Quick Answer: A shiabud nechasim (property lien) is a registered charge on a debtor's Israeli real estate that prevents sale or re-mortgaging until the debt is discharged. Once a judgment creditor registers the lien through the Execution Office (Hotzaa LaPoal) at the Land Registry (Tabu / Rasham HaMekarim), the property cannot change hands without satisfying the creditor. The lien does not automatically produce payment. To recover through the property, the creditor must apply to the Execution Office for a forced sale (mechirat nechasim). However, in practice, most debtors pay or negotiate once they discover their property is encumbered and unsellable.

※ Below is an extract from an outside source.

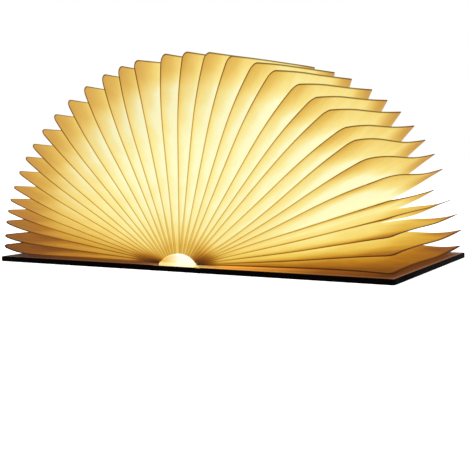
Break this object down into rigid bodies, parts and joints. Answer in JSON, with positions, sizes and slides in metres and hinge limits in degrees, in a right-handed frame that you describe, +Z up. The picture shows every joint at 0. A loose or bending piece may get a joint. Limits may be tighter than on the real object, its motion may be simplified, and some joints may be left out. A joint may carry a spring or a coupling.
{
  "type": "folding book lamp",
  "caption": "Lamp shaped like a book: two wrapped covers hinged to a spine with a domed light bar, and a fan of folded translucent pleats that opens and shuts with the covers.",
  "frame": {"origin": "middle of the spine's underside, on the table, with the book open flat", "axes": "+X from the left fore-edge to the right fore-edge, +Y along the spine from the front end of the light bar to its charging end, +Z up"},
  "size_m": [0.209, 0.112, 0.1017],
  "materials": {
    "leatherette": "satin, fine grain",
    "greyboard": "matt",
    "brown_sheet": "matt",
    "cream_sheet": "matt, translucent, lit from inside",
    "white_plastic": "satin",
    "opal_plastic": "frosted, glowing",
    "lamp_board": "solder mask",
    "phosphor": "gel",
    "circuit_board": "solder mask",
    "chip_black": "matt",
    "steel": "bright",
    "foil": "laminated foil",
    "switch_glass": "clear",
    "wire_sleeve": "matt"
  },
  "bodies": {
    "light_unit": {"spine_board": "greyboard", "spine_wrap": "leatherette", "left_hinge_roll": "leatherette", "right_hinge_roll": "leatherette", "bar_tray": "white_plastic", "diffuser": "opal_plastic", "back_cap": "white_plastic", "lamp_board": "lamp_board", "lamp_chips": "phosphor", "battery": "foil", "control_board": "circuit_board", "board_parts": "chip_black", "charging_socket": "steel", "reed_switch": "switch_glass", "charge_light_window": "opal_plastic", "wires": "wire_sleeve"},
    "left_cover": {"left_cover_wrap": "leatherette", "left_cover_board": "greyboard", "left_end_sheet": "brown_sheet", "left_magnets": "steel"},
    "right_cover": {"right_cover_wrap": "leatherette", "right_cover_board": "greyboard", "right_end_sheet": "brown_sheet", "right_magnets": "steel"},
    "left_pleat_01": {"left_pleat_01": "cream_sheet"},
    "left_pleat_02": {"left_pleat_02": "cream_sheet"},
    "left_pleat_03": {"left_pleat_03": "cream_sheet"},
    "left_pleat_04": {"left_pleat_04": "cream_sheet"},
    "left_pleat_05": {"left_pleat_05": "cream_sheet"},
    "left_pleat_06": {"left_pleat_06": "cream_sheet"},
    "left_pleat_07": {"left_pleat_07": "cream_sheet"},
    "left_pleat_08": {"left_pleat_08": "cream_sheet"},
    "left_pleat_09": {"left_pleat_09": "cream_sheet"},
    "left_pleat_10": {"left_pleat_10": "cream_sheet"},
    "left_pleat_11": {"left_pleat_11": "cream_sheet"},
    "left_pleat_12": {"left_pleat_12": "cream_sheet"},
    "left_pleat_13": {"left_pleat_13": "cream_sheet"},
    "left_pleat_14": {"left_pleat_14": "cream_sheet"},
    "left_pleat_15": {"left_pleat_15": "cream_sheet"},
    "left_pleat_16": {"left_pleat_16": "cream_sheet"},
    "left_pleat_17": {"left_pleat_17": "cream_sheet"},
    "right_pleat_01": {"right_pleat_01": "cream_sheet"},
    "right_pleat_02": {"right_pleat_02": "cream_sheet"},
    "right_pleat_03": {"right_pleat_03": "cream_sheet"},
    "right_pleat_04": {"right_pleat_04": "cream_sheet"},
    "right_pleat_05": {"right_pleat_05": "cream_sheet"},
    "right_pleat_06": {"right_pleat_06": "cream_sheet"},
    "right_pleat_07": {"right_pleat_07": "cream_sheet"},
    "right_pleat_08": {"right_pleat_08": "cream_sheet"},
    "right_pleat_09": {"right_pleat_09": "cream_sheet"},
    "right_pleat_10": {"right_pleat_10": "cream_sheet"},
    "right_pleat_11": {"right_pleat_11": "cream_sheet"},
    "right_pleat_12": {"right_pleat_12": "cream_sheet"},
    "right_pleat_13": {"right_pleat_13": "cream_sheet"},
    "right_pleat_14": {"right_pleat_14": "cream_sheet"},
    "right_pleat_15": {"right_pleat_15": "cream_sheet"},
    "right_pleat_16": {"right_pleat_16": "cream_sheet"},
    "right_pleat_17": {"right_pleat_17": "cream_sheet"}
  },
  "joints": [
    {"name": "left_cover_hinge", "type": "hinge", "parent": "light_unit", "child": "left_cover", "pos_m": [-0.01125, 0, 0.00125], "axis": [0, 1, 0], "range_deg": [0, 90]},
    {"name": "right_cover_hinge", "type": "hinge", "parent": "light_unit", "child": "right_cover", "pos_m": [0.01125, 0, 0.00125], "axis": [0, -1, 0], "range_deg": [0, 90]},
    {"name": "left_pleat_01_turn", "type": "hinge", "parent": "light_unit", "child": "left_pleat_01", "pos_m": [-0.00029, 0, 0.00925], "axis": [0, 1, 0], "range_deg": [0, 6.8]},
    {"name": "left_pleat_02_turn", "type": "hinge", "parent": "light_unit", "child": "left_pleat_02", "pos_m": [-0.00088, 0, 0.00921], "axis": [0, 1, 0], "range_deg": [0, 13.97]},
    {"name": "left_pleat_03_turn", "type": "hinge", "parent": "light_unit", "child": "left_pleat_03", "pos_m": [-0.00147, 0, 0.00915], "axis": [0, 1, 0], "range_deg": [0, 21.03]},
    {"name": "left_pleat_04_turn", "type": "hinge", "parent": "light_unit", "child": "left_pleat_04", "pos_m": [-0.00206, 0, 0.00906], "axis": [0, 1, 0], "range_deg": [0, 27.93]},
    {"name": "left_pleat_05_turn", "type": "hinge", "parent": "light_unit", "child": "left_pleat_05", "pos_m": [-0.00265, 0, 0.00893], "axis": [0, 1, 0], "range_deg": [0, 34.61]},
    {"name": "left_pleat_06_turn", "type": "hinge", "parent": "light_unit", "child": "left_pleat_06", "pos_m": [-0.00324, 0, 0.00876], "axis": [0, 1, 0], "range_deg": [0, 41.01]},
    {"name": "left_pleat_07_turn", "type": "hinge", "parent": "light_unit", "child": "left_pleat_07", "pos_m": [-0.00382, 0, 0.00857], "axis": [0, 1, 0], "range_deg": [0, 47.1]},
    {"name": "left_pleat_08_turn", "type": "hinge", "parent": "light_unit", "child": "left_pleat_08", "pos_m": [-0.00441, 0, 0.00833], "axis": [0, 1, 0], "range_deg": [0, 52.83]},
    {"name": "left_pleat_09_turn", "type": "hinge", "parent": "light_unit", "child": "left_pleat_09", "pos_m": [-0.005, 0, 0.00805], "axis": [0, 1, 0], "range_deg": [0, 58.2]},
    {"name": "left_pleat_10_turn", "type": "hinge", "parent": "light_unit", "child": "left_pleat_10", "pos_m": [-0.00559, 0, 0.00773], "axis": [0, 1, 0], "range_deg": [0, 63.19]},
    {"name": "left_pleat_11_turn", "type": "hinge", "parent": "light_unit", "child": "left_pleat_11", "pos_m": [-0.00618, 0, 0.00736], "axis": [0, 1, 0], "range_deg": [0, 67.79]},
    {"name": "left_pleat_12_turn", "type": "hinge", "parent": "light_unit", "child": "left_pleat_12", "pos_m": [-0.00676, 0, 0.00693], "axis": [0, 1, 0], "range_deg": [0, 72.03]},
    {"name": "left_pleat_13_turn", "type": "hinge", "parent": "light_unit", "child": "left_pleat_13", "pos_m": [-0.00735, 0, 0.00644], "axis": [0, 1, 0], "range_deg": [0, 75.94]},
    {"name": "left_pleat_14_turn", "type": "hinge", "parent": "light_unit", "child": "left_pleat_14", "pos_m": [-0.00794, 0, 0.00588], "axis": [0, 1, 0], "range_deg": [0, 79.53]},
    {"name": "left_pleat_15_turn", "type": "hinge", "parent": "light_unit", "child": "left_pleat_15", "pos_m": [-0.00853, 0, 0.00522], "axis": [0, 1, 0], "range_deg": [0, 82.87]},
    {"name": "left_pleat_16_turn", "type": "hinge", "parent": "light_unit", "child": "left_pleat_16", "pos_m": [-0.00912, 0, 0.00443], "axis": [0, 1, 0], "range_deg": [0, 85.99]},
    {"name": "left_pleat_17_turn", "type": "hinge", "parent": "light_unit", "child": "left_pleat_17", "pos_m": [-0.00971, 0, 0.00347], "axis": [0, 1, 0], "range_deg": [0, 88.96]},
    {"name": "right_pleat_01_turn", "type": "hinge", "parent": "light_unit", "child": "right_pleat_01", "pos_m": [0.00029, 0, 0.00925], "axis": [0, -1, 0], "range_deg": [0, 0.4]},
    {"name": "right_pleat_02_turn", "type": "hinge", "parent": "light_unit", "child": "right_pleat_02", "pos_m": [0.00088, 0, 0.00921], "axis": [0, -1, 0], "range_deg": [0, 7.57]},
    {"name": "right_pleat_03_turn", "type": "hinge", "parent": "light_unit", "child": "right_pleat_03", "pos_m": [0.00147, 0, 0.00915], "axis": [0, -1, 0], "range_deg": [0, 14.65]},
    {"name": "right_pleat_04_turn", "type": "hinge", "parent": "light_unit", "child": "right_pleat_04", "pos_m": [0.00206, 0, 0.00906], "axis": [0, -1, 0], "range_deg": [0, 21.59]},
    {"name": "right_pleat_05_turn", "type": "hinge", "parent": "light_unit", "child": "right_pleat_05", "pos_m": [0.00265, 0, 0.00893], "axis": [0, -1, 0], "range_deg": [0, 28.33]},
    {"name": "right_pleat_06_turn", "type": "hinge", "parent": "light_unit", "child": "right_pleat_06", "pos_m": [0.00324, 0, 0.00876], "axis": [0, -1, 0], "range_deg": [0, 34.83]},
    {"name": "right_pleat_07_turn", "type": "hinge", "parent": "light_unit", "child": "right_pleat_07", "pos_m": [0.00382, 0, 0.00857], "axis": [0, -1, 0], "range_deg": [0, 41.05]},
    {"name": "right_pleat_08_turn", "type": "hinge", "parent": "light_unit", "child": "right_pleat_08", "pos_m": [0.00441, 0, 0.00833], "axis": [0, -1, 0], "range_deg": [0, 46.98]},
    {"name": "right_pleat_09_turn", "type": "hinge", "parent": "light_unit", "child": "right_pleat_09", "pos_m": [0.005, 0, 0.00805], "axis": [0, -1, 0], "range_deg": [0, 52.6]},
    {"name": "right_pleat_10_turn", "type": "hinge", "parent": "light_unit", "child": "right_pleat_10", "pos_m": [0.00559, 0, 0.00773], "axis": [0, -1, 0], "range_deg": [0, 57.9]},
    {"name": "right_pleat_11_turn", "type": "hinge", "parent": "light_unit", "child": "right_pleat_11", "pos_m": [0.00618, 0, 0.00736], "axis": [0, -1, 0], "range_deg": [0, 62.9]},
    {"name": "right_pleat_12_turn", "type": "hinge", "parent": "light_unit", "child": "right_pleat_12", "pos_m": [0.00676, 0, 0.00693], "axis": [0, -1, 0], "range_deg": [0, 67.62]},
    {"name": "right_pleat_13_turn", "type": "hinge", "parent": "light_unit", "child": "right_pleat_13", "pos_m": [0.00735, 0, 0.00644], "axis": [0, -1, 0], "range_deg": [0, 72.08]},
    {"name": "right_pleat_14_turn", "type": "hinge", "parent": "light_unit", "child": "right_pleat_14", "pos_m": [0.00794, 0, 0.00588], "axis": [0, -1, 0], "range_deg": [0, 76.34]},
    {"name": "right_pleat_15_turn", "type": "hinge", "parent": "light_unit", "child": "right_pleat_15", "pos_m": [0.00853, 0, 0.00522], "axis": [0, -1, 0], "range_deg": [0, 80.44]},
    {"name": "right_pleat_16_turn", "type": "hinge", "parent": "light_unit", "child": "right_pleat_16", "pos_m": [0.00912, 0, 0.00443], "axis": [0, -1, 0], "range_deg": [0, 84.44]},
    {"name": "right_pleat_17_turn", "type": "hinge", "parent": "light_unit", "child": "right_pleat_17", "pos_m": [0.00971, 0, 0.00347], "axis": [0, -1, 0], "range_deg": [0, 88.41]}
  ],
  "couplings": [
    {"joint": "left_pleat_01_turn", "follows": "left_cover_hinge", "ratio": 0.075554},
    {"joint": "left_pleat_02_turn", "follows": "left_cover_hinge", "ratio": 0.15517},
    {"joint": "left_pleat_03_turn", "follows": "left_cover_hinge", "ratio": 0.23367},
    {"joint": "left_pleat_04_turn", "follows": "left_cover_hinge", "ratio": 0.31034},
    {"joint": "left_pleat_05_turn", "follows": "left_cover_hinge", "ratio": 0.38453},
    {"joint": "left_pleat_06_turn", "follows": "left_cover_hinge", "ratio": 0.45568},
    {"joint": "left_pleat_07_turn", "follows": "left_cover_hinge", "ratio": 0.5233},
    {"joint": "left_pleat_08_turn", "follows": "left_cover_hinge", "ratio": 0.58704},
    {"joint": "left_pleat_09_turn", "follows": "left_cover_hinge", "ratio": 0.64667},
    {"joint": "left_pleat_10_turn", "follows": "left_cover_hinge", "ratio": 0.70206},
    {"joint": "left_pleat_11_turn", "follows": "left_cover_hinge", "ratio": 0.75325},
    {"joint": "left_pleat_12_turn", "follows": "left_cover_hinge", "ratio": 0.80038},
    {"joint": "left_pleat_13_turn", "follows": "left_cover_hinge", "ratio": 0.84374},
    {"joint": "left_pleat_14_turn", "follows": "left_cover_hinge", "ratio": 0.8837},
    {"joint": "left_pleat_15_turn", "follows": "left_cover_hinge", "ratio": 0.92074},
    {"joint": "left_pleat_16_turn", "follows": "left_cover_hinge", "ratio": 0.95544},
    {"joint": "left_pleat_17_turn", "follows": "left_cover_hinge", "ratio": 0.9884},
    {"joint": "right_pleat_01_turn", "follows": "right_cover_hinge", "ratio": 0.0044449},
    {"joint": "right_pleat_02_turn", "follows": "right_cover_hinge", "ratio": 0.084111},
    {"joint": "right_pleat_03_turn", "follows": "right_cover_hinge", "ratio": 0.16279},
    {"joint": "right_pleat_04_turn", "follows": "right_cover_hinge", "ratio": 0.23985},
    {"joint": "right_pleat_05_turn", "follows": "right_cover_hinge", "ratio": 0.31474},
    {"joint": "right_pleat_06_turn", "follows": "right_cover_hinge", "ratio": 0.38697},
    {"joint": "right_pleat_07_turn", "follows": "right_cover_hinge", "ratio": 0.45616},
    {"joint": "right_pleat_08_turn", "follows": "right_cover_hinge", "ratio": 0.52204},
    {"joint": "right_pleat_09_turn", "follows": "right_cover_hinge", "ratio": 0.58444},
    {"joint": "right_pleat_10_turn", "follows": "right_cover_hinge", "ratio": 0.64336},
    {"joint": "right_pleat_11_turn", "follows": "right_cover_hinge", "ratio": 0.69889},
    {"joint": "right_pleat_12_turn", "follows": "right_cover_hinge", "ratio": 0.75129},
    {"joint": "right_pleat_13_turn", "follows": "right_cover_hinge", "ratio": 0.8009},
    {"joint": "right_pleat_14_turn", "follows": "right_cover_hinge", "ratio": 0.8482},
    {"joint": "right_pleat_15_turn", "follows": "right_cover_hinge", "ratio": 0.89376},
    {"joint": "right_pleat_16_turn", "follows": "right_cover_hinge", "ratio": 0.93823},
    {"joint": "right_pleat_17_turn", "follows": "right_cover_hinge", "ratio": 0.98231}
  ]
}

When a debtor owns Israeli real estate but has little accessible income or liquid assets, a property lien is often the most effective enforcement tool available. Bank accounts can be emptied overnight; salaries can be hidden through contractor arrangements; but property registered in the Israeli Land Registry cannot disappear. A lien registered there is a public, permanent notice to every future buyer, bank, and notary that the property is encumbered. It stays on the title until the debt is paid.

For foreign creditors owed money by an Israeli party who owns real estate in Israel, the shiabud nechasim is often the most reliable path to recovery. This guide explains how it works, how to register one, what happens if the debtor tries to sell, and how to convert a lien into actual cash through the forced sale process.

1. What Is a Shiabud Nechasim?

A shiabud nechasim — literally "encumbrance of assets" or "property lien" — is a formal registered charge on real property that secures the underlying debt. In the context of debt enforcement, it operates as follows: once registered, the lien attaches to the specific property (identified by block/gush and parcel/chelka number in the Land Registry) and remains on the title until the underlying debt is fully paid or a court orders its removal.

A property lien in the enforcement context is distinct from a contractual mortgage (mishkanta), which is a lien agreed by the parties at the time of a loan. A judgment lien arises not from agreement but from court judgment. It is imposed on the debtor's property without their consent, as a consequence of failing to satisfy a legal obligation.

The lien does not give the creditor any right to occupy, use, or manage the property. It is purely a security interest. What it does is make the property effectively unmarketable: no prudent buyer will pay full price for a property with an outstanding lien, and no bank will lend against it without the lien being discharged. This creates real pressure on the debtor to pay.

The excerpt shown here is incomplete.